Data section

● ● ● ● ● ● ●

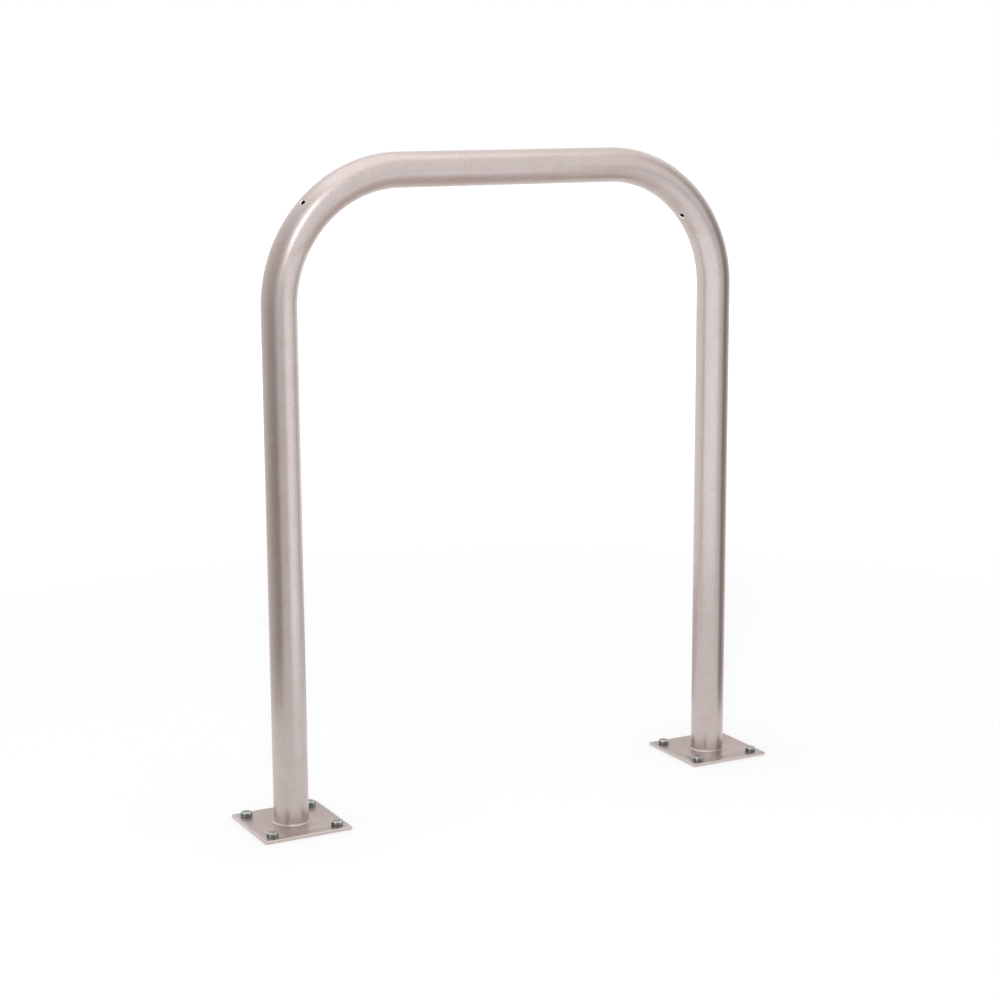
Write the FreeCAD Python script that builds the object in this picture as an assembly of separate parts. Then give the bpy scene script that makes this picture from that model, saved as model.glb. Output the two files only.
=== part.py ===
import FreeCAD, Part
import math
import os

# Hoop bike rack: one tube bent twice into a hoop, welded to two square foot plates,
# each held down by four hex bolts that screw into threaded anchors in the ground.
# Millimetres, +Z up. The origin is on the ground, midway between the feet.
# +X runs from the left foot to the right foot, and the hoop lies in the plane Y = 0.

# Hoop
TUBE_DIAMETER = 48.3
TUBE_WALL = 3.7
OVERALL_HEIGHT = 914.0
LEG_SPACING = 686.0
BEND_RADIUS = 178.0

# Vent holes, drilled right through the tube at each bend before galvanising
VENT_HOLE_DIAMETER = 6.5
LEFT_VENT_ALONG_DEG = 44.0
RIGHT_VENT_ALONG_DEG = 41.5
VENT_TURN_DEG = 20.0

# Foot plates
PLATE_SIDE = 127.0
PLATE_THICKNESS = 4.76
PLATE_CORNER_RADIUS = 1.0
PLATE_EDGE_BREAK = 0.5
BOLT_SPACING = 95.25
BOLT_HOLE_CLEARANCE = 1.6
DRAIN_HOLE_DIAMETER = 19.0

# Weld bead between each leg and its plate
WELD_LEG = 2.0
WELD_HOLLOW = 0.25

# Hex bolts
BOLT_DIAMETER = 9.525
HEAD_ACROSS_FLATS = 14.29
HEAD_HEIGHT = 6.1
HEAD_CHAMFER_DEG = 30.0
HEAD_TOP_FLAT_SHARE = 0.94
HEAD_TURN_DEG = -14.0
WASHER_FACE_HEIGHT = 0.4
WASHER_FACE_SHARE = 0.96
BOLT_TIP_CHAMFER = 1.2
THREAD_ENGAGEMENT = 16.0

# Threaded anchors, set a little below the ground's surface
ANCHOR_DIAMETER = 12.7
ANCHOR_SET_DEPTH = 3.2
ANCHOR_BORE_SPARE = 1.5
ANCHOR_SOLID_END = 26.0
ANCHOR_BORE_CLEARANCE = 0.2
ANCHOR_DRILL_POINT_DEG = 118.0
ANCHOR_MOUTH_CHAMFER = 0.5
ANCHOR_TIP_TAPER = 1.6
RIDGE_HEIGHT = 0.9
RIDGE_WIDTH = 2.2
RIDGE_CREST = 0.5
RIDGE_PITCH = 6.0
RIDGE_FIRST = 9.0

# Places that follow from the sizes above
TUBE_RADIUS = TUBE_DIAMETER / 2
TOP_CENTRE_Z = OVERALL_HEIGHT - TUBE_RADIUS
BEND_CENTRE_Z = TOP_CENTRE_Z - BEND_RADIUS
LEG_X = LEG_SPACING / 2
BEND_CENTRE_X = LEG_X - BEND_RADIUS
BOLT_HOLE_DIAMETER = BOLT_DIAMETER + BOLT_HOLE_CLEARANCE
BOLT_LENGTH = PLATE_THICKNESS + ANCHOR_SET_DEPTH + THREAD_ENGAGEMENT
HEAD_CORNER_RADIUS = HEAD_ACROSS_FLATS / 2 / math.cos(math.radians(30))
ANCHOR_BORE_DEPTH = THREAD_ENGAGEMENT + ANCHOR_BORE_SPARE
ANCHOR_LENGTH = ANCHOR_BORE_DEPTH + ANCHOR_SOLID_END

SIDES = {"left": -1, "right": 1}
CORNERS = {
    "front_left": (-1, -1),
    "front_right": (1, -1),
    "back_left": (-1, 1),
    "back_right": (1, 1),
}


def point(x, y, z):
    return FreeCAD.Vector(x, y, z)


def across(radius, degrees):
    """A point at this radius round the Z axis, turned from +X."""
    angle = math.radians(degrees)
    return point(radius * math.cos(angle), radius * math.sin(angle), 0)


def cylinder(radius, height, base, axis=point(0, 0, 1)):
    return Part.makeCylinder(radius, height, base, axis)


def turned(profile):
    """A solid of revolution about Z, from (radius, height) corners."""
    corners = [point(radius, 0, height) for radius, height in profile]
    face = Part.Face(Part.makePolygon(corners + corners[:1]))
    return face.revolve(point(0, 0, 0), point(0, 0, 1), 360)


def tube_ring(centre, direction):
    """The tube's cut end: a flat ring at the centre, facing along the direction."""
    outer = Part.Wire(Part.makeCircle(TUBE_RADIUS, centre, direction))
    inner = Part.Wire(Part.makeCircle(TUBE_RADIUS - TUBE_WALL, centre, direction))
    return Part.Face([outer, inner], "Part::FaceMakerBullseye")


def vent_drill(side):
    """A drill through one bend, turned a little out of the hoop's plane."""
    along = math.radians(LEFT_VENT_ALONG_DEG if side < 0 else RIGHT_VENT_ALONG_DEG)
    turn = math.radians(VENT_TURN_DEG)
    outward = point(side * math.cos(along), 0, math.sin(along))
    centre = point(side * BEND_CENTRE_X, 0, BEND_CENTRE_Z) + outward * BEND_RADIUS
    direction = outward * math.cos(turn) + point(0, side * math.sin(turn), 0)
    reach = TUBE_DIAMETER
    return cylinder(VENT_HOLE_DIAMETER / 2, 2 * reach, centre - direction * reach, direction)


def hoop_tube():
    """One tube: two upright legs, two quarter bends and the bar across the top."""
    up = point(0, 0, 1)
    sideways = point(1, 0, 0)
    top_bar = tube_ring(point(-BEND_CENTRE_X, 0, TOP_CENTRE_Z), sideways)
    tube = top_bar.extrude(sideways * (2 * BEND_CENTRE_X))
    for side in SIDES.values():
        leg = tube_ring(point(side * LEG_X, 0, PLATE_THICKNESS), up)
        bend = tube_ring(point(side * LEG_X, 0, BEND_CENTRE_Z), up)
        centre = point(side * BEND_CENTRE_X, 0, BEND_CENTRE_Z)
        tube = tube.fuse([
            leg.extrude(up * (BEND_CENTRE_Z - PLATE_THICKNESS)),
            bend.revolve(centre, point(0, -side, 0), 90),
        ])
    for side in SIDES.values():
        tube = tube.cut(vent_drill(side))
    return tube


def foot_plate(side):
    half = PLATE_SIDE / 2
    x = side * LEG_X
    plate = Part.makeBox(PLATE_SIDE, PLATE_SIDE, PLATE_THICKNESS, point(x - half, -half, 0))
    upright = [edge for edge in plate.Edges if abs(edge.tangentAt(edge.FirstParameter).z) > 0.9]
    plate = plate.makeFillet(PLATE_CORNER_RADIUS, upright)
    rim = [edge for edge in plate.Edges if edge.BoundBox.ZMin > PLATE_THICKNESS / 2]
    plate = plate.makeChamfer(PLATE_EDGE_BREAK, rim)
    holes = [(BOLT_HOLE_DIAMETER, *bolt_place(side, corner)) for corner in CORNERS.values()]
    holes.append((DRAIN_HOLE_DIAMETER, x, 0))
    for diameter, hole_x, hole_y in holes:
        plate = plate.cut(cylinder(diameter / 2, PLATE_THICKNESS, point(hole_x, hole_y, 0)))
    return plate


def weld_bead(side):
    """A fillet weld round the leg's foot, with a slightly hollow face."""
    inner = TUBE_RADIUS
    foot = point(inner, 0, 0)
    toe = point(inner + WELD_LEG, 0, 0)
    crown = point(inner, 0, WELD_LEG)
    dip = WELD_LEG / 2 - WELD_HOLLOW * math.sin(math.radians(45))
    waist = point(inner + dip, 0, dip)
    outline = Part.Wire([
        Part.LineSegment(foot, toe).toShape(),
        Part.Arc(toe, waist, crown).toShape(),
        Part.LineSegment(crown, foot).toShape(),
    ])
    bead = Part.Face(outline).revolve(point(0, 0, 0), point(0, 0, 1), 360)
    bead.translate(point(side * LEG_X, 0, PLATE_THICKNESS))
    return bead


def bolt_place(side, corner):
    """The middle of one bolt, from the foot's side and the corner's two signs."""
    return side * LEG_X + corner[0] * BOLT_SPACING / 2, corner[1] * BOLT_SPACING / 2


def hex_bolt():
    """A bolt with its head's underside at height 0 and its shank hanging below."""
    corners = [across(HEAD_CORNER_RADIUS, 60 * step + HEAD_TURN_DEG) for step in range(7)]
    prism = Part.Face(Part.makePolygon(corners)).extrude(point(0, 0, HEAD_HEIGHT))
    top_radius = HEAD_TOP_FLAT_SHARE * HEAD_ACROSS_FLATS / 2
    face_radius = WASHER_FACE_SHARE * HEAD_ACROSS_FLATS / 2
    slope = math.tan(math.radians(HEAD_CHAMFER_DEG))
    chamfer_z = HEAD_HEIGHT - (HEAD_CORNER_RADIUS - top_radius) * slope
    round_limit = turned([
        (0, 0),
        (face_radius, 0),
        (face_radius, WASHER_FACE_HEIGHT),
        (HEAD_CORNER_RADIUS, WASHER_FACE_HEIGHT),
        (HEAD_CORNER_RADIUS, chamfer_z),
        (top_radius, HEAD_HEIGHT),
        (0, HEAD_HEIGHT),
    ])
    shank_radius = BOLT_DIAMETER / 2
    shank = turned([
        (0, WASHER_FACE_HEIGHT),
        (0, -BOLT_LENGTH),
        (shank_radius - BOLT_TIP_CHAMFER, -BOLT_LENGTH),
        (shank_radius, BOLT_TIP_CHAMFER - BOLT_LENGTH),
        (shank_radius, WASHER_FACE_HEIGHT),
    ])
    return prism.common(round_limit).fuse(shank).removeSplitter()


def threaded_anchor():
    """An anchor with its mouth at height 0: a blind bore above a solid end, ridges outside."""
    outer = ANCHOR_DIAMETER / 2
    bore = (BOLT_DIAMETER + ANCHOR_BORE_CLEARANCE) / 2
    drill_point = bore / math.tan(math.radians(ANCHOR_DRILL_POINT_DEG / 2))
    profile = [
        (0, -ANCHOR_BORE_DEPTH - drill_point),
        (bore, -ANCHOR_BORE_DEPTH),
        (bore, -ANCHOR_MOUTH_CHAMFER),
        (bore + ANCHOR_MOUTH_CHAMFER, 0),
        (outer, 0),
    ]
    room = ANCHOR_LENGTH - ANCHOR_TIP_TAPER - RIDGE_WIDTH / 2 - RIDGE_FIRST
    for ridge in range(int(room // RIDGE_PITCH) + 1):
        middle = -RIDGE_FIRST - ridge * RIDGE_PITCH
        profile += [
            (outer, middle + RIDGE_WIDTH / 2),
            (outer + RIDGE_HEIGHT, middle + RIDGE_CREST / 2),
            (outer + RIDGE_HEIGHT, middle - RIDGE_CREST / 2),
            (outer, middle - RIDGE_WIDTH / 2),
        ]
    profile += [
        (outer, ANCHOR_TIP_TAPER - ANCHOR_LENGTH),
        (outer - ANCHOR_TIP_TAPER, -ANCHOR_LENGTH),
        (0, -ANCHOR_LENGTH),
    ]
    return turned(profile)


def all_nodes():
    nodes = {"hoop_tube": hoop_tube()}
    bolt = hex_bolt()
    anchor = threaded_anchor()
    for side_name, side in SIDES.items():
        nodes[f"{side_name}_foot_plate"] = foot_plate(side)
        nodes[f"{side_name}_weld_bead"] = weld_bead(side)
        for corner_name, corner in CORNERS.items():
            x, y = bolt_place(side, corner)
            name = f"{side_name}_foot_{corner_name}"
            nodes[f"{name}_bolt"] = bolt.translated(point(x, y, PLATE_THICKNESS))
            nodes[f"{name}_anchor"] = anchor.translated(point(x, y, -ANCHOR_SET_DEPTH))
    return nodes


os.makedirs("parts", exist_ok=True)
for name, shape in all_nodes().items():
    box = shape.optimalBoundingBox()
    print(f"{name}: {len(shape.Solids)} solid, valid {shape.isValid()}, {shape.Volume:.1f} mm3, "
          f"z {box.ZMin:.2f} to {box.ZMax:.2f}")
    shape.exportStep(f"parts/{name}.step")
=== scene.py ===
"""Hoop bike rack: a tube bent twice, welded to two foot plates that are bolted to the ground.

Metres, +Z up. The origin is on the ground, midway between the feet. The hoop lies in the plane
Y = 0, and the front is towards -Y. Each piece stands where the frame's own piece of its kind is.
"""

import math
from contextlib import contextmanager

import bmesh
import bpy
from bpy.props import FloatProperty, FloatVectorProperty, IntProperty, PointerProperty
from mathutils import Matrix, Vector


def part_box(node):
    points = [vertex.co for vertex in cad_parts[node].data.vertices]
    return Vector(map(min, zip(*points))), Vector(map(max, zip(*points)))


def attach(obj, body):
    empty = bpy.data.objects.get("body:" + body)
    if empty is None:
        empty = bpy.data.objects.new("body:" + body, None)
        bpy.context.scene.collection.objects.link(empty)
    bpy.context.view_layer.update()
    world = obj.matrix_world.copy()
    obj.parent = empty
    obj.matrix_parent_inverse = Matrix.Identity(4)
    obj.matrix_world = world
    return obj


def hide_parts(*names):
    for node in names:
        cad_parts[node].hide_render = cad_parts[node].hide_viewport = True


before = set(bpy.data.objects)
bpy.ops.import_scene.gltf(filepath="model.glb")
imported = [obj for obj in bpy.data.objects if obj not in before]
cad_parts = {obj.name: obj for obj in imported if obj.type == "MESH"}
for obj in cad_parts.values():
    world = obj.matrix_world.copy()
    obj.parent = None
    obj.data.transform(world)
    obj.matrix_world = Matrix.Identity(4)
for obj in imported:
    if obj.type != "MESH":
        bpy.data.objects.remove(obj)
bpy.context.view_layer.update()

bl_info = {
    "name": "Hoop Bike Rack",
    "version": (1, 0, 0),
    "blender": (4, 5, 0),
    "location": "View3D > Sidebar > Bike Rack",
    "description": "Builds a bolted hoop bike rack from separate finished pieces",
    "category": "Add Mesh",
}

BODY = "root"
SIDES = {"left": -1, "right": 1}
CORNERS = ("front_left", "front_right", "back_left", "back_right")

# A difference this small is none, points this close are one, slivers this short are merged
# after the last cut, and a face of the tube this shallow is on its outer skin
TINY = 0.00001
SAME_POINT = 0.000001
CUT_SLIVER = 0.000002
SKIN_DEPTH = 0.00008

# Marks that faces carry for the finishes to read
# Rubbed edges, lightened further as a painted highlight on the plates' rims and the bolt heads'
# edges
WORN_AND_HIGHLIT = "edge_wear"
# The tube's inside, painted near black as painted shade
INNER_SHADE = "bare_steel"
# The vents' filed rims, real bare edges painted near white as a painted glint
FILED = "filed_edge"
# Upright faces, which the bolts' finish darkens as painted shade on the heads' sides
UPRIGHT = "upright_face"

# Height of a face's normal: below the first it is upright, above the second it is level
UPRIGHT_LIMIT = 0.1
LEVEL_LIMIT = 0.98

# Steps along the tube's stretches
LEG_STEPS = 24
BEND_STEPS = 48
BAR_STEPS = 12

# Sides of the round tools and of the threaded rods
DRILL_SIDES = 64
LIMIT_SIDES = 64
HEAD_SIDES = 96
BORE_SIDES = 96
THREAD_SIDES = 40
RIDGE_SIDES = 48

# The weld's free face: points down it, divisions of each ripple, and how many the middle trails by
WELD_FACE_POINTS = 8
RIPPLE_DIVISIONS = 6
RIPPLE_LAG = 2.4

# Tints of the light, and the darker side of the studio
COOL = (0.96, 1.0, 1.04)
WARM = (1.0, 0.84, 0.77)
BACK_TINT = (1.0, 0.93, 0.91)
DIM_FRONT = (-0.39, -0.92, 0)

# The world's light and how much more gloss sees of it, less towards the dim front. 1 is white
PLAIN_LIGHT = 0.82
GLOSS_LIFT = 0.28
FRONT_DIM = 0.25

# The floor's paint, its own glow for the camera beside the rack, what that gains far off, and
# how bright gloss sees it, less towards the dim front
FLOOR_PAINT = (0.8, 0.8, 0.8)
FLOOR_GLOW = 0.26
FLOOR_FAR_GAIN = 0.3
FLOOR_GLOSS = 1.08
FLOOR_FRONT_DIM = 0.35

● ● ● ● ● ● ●

What the task requires
Above are the lines; repeat exactly the ones from the line containing "for corner_name, corner" down to the line containing "points = [vertex.co", both inclusive.

Solution to this problem
        for corner_name, corner in CORNERS.items():
            x, y = bolt_place(side, corner)
            name = f"{side_name}_foot_{corner_name}"
            nodes[f"{name}_bolt"] = bolt.translated(point(x, y, PLATE_THICKNESS))
            nodes[f"{name}_anchor"] = anchor.translated(point(x, y, -ANCHOR_SET_DEPTH))
    return nodes


os.makedirs("parts", exist_ok=True)
for name, shape in all_nodes().items():
    box = shape.optimalBoundingBox()
    print(f"{name}: {len(shape.Solids)} solid, valid {shape.isValid()}, {shape.Volume:.1f} mm3, "
          f"z {box.ZMin:.2f} to {box.ZMax:.2f}")
    shape.exportStep(f"parts/{name}.step")
=== scene.py ===
"""Hoop bike rack: a tube bent twice, welded to two foot plates that are bolted to the ground.

Metres, +Z up. The origin is on the ground, midway between the feet. The hoop lies in the plane
Y = 0, and the front is towards -Y. Each piece stands where the frame's own piece of its kind is.
"""

import math
from contextlib import contextmanager

import bmesh
import bpy
from bpy.props import FloatProperty, FloatVectorProperty, IntProperty, PointerProperty
from mathutils import Matrix, Vector


def part_box(node):
    points = [vertex.co for vertex in cad_parts[node].data.vertices]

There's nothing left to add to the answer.